Intermeso 1: Muridku Mati?


Masih di akhir tahun 1978, dan masih tentang mengajar di kelas, kali ini di kelas 3 SD.

Ada murid putri yg paling centil, di kelas tidak bisa diam, selalu bergerak, noleh ke kiri, ke kanan, tengok ke belakang. Sudah diingatkan, masih begitu juga. Sebagai guru baru, kesabaran saya habis; maka saya tepuk anak itu pundaknya pakai buku. Eh, diam, tidak bergerak, tidak bernafas, pergelangan tangannya saya pegang, pembuluh nadinya diam.
Aduh, mati ini anak. Padahal buku yg dipakai nepuk, buku tipis, tidak setebal Munjid.
Mungkin saja ada murid yang melapor ke rumah Ust Mahrus, maka Umi Mahrus datang ke kelas dengan membawa minyak lonyo (de' cologne), dan diteteskan di bawah hidung si anak; pelan-pelan menggeliat, mengeluh, dan menangis.
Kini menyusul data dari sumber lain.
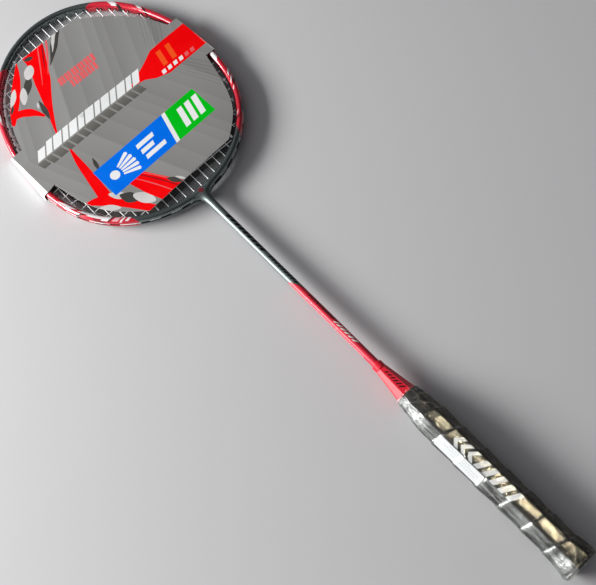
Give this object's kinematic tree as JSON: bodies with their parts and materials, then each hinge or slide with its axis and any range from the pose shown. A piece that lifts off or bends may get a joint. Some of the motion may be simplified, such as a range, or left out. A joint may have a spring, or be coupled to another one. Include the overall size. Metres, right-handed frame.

Alhamdulillah bernafas lagi, hidup lagi. Saya baru tahu kalau orang pingsan ya seperti itu, tidak bernafas dan jantungnya berhenti.
Saya masih beruntung tidak dipecat dari tempat kerja, mungkin karena saya guru baru.
Belakangan saya baru faham, untuk menjadi orang yg arif dan bijak, harus melalui perjalanan waktu dan proses.